2. It took some desperation for the Hurricanes to shake off their funk and rally from behind again. While it was Aho, Hamilton and Slavin who showed up on the score sheet as the heroes, Jordan Martinook was the one who dragged Carolina back into the fight.

His impassioned second-period speech captured by the TV cameras included him imploring his teammates to “figure it out” and pointing to the scoreboard and saying “look at the shots,” along with a couple unpublishable words.

He then put his money where his mouth was on the ice, drawing an interference penalty on Matt Benning on his next shift that led to Carolina’s power play goal, Aho’s first of the night that got the Hurricanes within a goal at 13:34 of the second.

Then in the third period, Martinook drilled Erik Haula with a thunderous hit and then, in the same shift, hit Roman Josi against the boards in the Nashville end and knocked last year’s Norris Trophy winner out of the game.

“What can you say about Marty, he’s just a great leader on and off the ice,” McGinn said. “I think he plays a hard game, and I think that’s what you need in playoffs, I think you need those guys to go out there and crash and bang.

“And I think as the series goes on, that weighs on players, and I think they’ll think twice about going and getting that puck. So I think just Marty talking to the guys, just calming the bench down, I think got us back to our game there.”

3. In the end, the Hurricanes’ depth is what won them the series, and it was no clearer than in the disparity in each team’s play when they were without their top defensemen.

The Hurricanes lost two of three without Jaccob Slavin in the lineup, but all three games went to overtime. Losing Josi, however, was the straw that broke the Predators’ back. The ice tilted severely in Carolina’s favor once Josi was knocked out, and the Hurricanes’ best players took over. Nashville was outshot 12-6 the rest of the way, allowing the tying and winning goals as the Hurricanes seemed to finally wear down the resilient Predators.

Number To Know

16 — Shots on goal for the Hurricanes in the third period, more than they had the rest of the game. Carolina totaled 14 in the opening two frames (nine in the first, five in the second) and had just one shot — the game-winning goal — in the brief overtime.

They Said It

“Your best players have to be your best players. And obviously tonight, we struggled for a while, but then they took over and that’s what has to happen.”

— Hurricanes coach Rod Brind’Amour

Plus

Jaccob Slavin & Dougie Hamilton, Hurricanes defensemen — Slavin had the backdoor pass to Hamilton on the game-tying goal in the third period and then helped finish off the series with a point shot that was redirected in the net by Aho just 66 seconds into overtime.
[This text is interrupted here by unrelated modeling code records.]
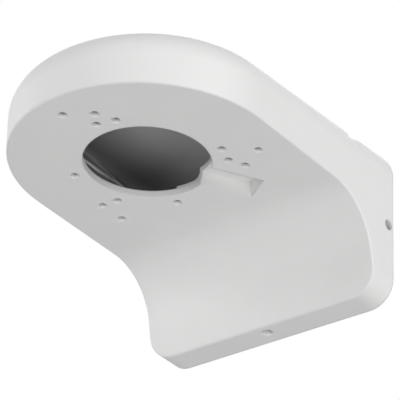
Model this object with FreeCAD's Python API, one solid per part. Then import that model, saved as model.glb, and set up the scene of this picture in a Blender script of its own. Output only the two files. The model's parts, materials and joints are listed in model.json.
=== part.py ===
import FreeCAD, Part
import math
import os

# Wall bracket for a dome camera, die-cast in one piece as an open-backed shell.
# Millimetres. X is to the right, +Y points into the wall and +Z is up.
# The origin lies in the wall plane, at the middle of the wall flange.

# Wall flange and foot
flange_width = 124.0
flange_height = 81.6
foot_drop = 42.0
foot_thickness = 13.6
foot_lean = 11.6
foot_corner = 12.2

# Arm and camera disc; the arm's depth is measured at the disc's centre
reach = 99.0
disc_radius = 61.0
arm_depth = 34.2
top_round = 16.5
underside_radius = 27.9
edge_break = 0.5

# Valley across the top, where the arm ends and the flange begins
flange_depth = 19.0
flange_front_round = 8.0
arm_end_round = 3.0
neck_drop = 1.4
neck_lean = 45.0

# Shell
wall = 3.4
floor_corner = 1.5

# Camera opening and the tapped holes round it, in four rings; each ring's angle
# is that of its first hole from the X axis.
camera_hole_radius = 28.2
tapped_hole_radius = 1.75
tapped_chamfer = 0.4
ring_radii = (34.4, 35.2, 42.2, 49.3)
ring_counts = (4, 3, 3, 3)
ring_angles = (15.4, 30.4, 36.4, 21.8)

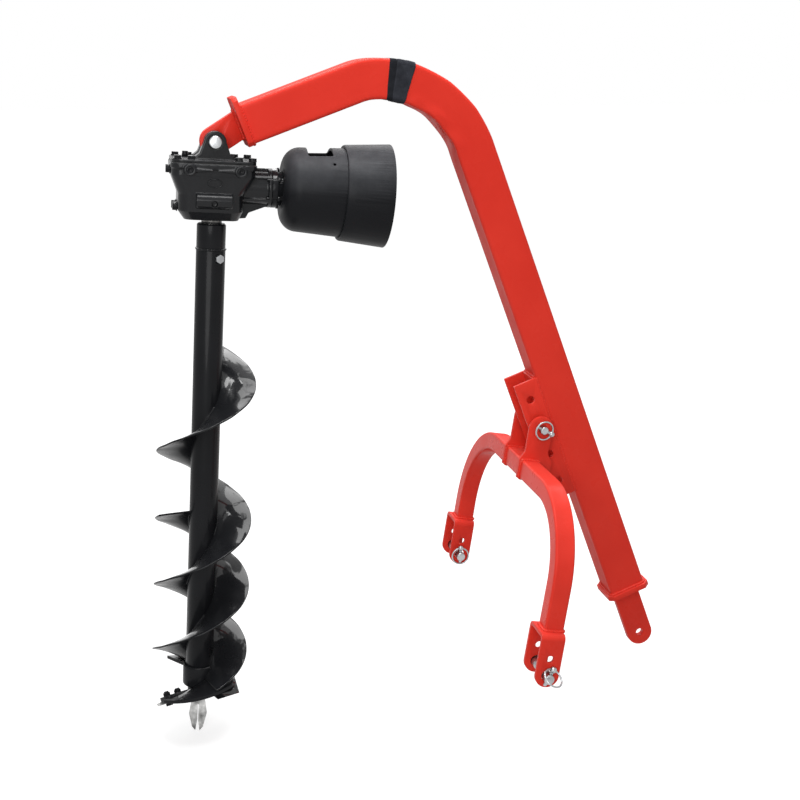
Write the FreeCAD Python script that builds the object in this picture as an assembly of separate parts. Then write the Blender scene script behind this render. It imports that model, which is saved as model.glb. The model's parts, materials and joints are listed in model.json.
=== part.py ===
"""Earth auger drive: a tractor three-point post-hole digger.

A bent square boom hangs on the tractor's top link at its foot.  A yoke pinned under the boom
reaches down to the two lower links.  A right-angle gearbox hangs from the boom's tip and turns a
double-flighted auger.  Everything is in millimetres.  The origin is the top-link bore, +X points
from the auger side to the tractor side, +Y goes across the machine and +Z is up.
"""
import FreeCAD, Part
import math
import os

V = FreeCAD.Vector
X, Y, Z = V(1, 0, 0), V(0, 1, 0), V(0, 0, 1)

# ---- driving dimensions -------------------------------------------------------------------------
TUBE = 88.9                 # boom: square tube, 3 1/2 in
TUBE_WALL = 4.8
TUBE_CORNER = 8.0
BOOM_LEAN = 20.5            # lean of the long straight from the vertical, degrees
LEVEL_Z = 1371.0            # height of the level stretch above the top-link bore
BEND_R = 234.6              # centre-line radius of the big bend
TIP_DROP = 20.0             # how far the tip section slopes down, degrees
TIP_BEND_R = 135.0
TIP_CORNER_X = -703.8       # where the level line meets the tip section's line
TIP_LENGTH = 279.0          # from that corner to the end of the tube
END_PLATE = 12.7

WRAP_START = 4.6            # the tape band on the big bend, degrees round the bend
WRAP_TURN = 13.6

FOOT_PIN = 19.05            # top-link pin, category 1
FOOT_BORE = FOOT_PIN + 0.12
FOOT_START = 144.2          # tube starts this far up from the bore
FOOT_TONGUE_W = 64.0
FOOT_TONGUE_T = 19.0

TIP_PIN = 25.4
TIP_TONGUE_W = 62.0
TIP_TONGUE_T = 25.0
TIP_TONGUE_SLOPE = 32.0
GEAR_PIN_X = -1034.2        # tip pin, where the gearbox hangs
GEAR_PIN_Z = 1239.3

BRACKET_TOP = 748.0         # along the boom from the bore
BRACKET_LENGTH = 304.8
BRACKET_DEPTH = 56.0
BRACKET_T = 8.0
BRACKET_CORNER = 14.0
BRACKET_FIRST = 46.0        # from the bracket's top to its first hole
BRACKET_PITCH = 72.0        # four holes, the yoke hangs in the second from the top
BRACKET_HOLE_OUT = 29.0     # from the tube's underside
YOKE_PIN = 19.05
RUNNING = 0.08              # radial play of a pin in the piece that swings on it
SLIDING = 0.05              # radial play of a pin in the piece that carries it

YOKE_LEAN = 9.0             # the yoke's lean as it stands, degrees
YOKE_TUBE = 44.45           # 1 3/4 in square tube
YOKE_WALL = 3.2
YOKE_HALF = 385.0           # middle of each leg from the middle plane
YOKE_BEND = {-1: 173.0, 1: 228.0}   # centre-line radius: the far leg is bent more gently
YOKE_OFF = -16.0            # the arch hangs a little behind the pivot
CROWN_Z = -101.0            # middle of the crown below the pivot
EAR_T = 10.0
EAR_IN = 55.0               # inner face of each ear from the middle plane
EAR_R = 29.5
EAR_SHIFT = -3.0

CLEVIS_GAP = 70.0
CLEVIS_T = 9.5
CLEVIS_W = 54.0
CLEVIS_OFF = -22.0
CLEVIS_BORE = 25.8
CLEVIS_TOP = -368.0
CLEVIS_PIN_Z = -462.0
CLEVIS_SPARE_Z = -424.0
CLEVIS_SPARE = 16.3
LOWER_PIN = 22.2            # lower-link pin, category 1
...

His presence the entire game, however, seemed to stabilize Carolina’s lineup from top to bottom.

“He goes in the lineup, we didn’t lose,” Brind’Amour said. “He’s that important to this team … He makes everybody around him better. And he plays with Dougie most of the time, it’s only gonna make Dougie better. So it’s a great pair. (Slavin) was obviously the difference-maker.”

As Brind’Amour mentioned, Hamilton also played with more poise and confidence. His tying goal in the third came off a set play that saw Slavin head up the boards and sent a cross-ice pass to Hamilton on the far side of the net. It was a play the Hurricanes had been waiting to use.

“We saw that, actually, a while ago, and it was just, it’s pretty tough to pull it off,” Hamilton said of the hole in Nashville’s coverage on the defensive zone faceoff. “I saw their guys were tired, they’d been out there for a while, and I told (Slavin), ‘Let’s run it,’ It worked out perfectly, and we couldn’t have done it any better.”

Hamilton also had the point shot Aho redirected for the Hurricanes’ second-period power play goal, giving him his first multipoint postseason game since Game 6 against the Capitals in 2019.

Minus

Vincent Trocheck, Hurricanes center — While Brady Skjei and Brett Pesce had disappointing performances in the first two periods, it was Trocheck who never really got on track for the game. He finished with two shots attempts (one on goal) in 17:37 and had just a 27.78% possession night. He also wasn’t on the ice for a 5-on-5 shot attempt, according to NaturalStatTrick.com.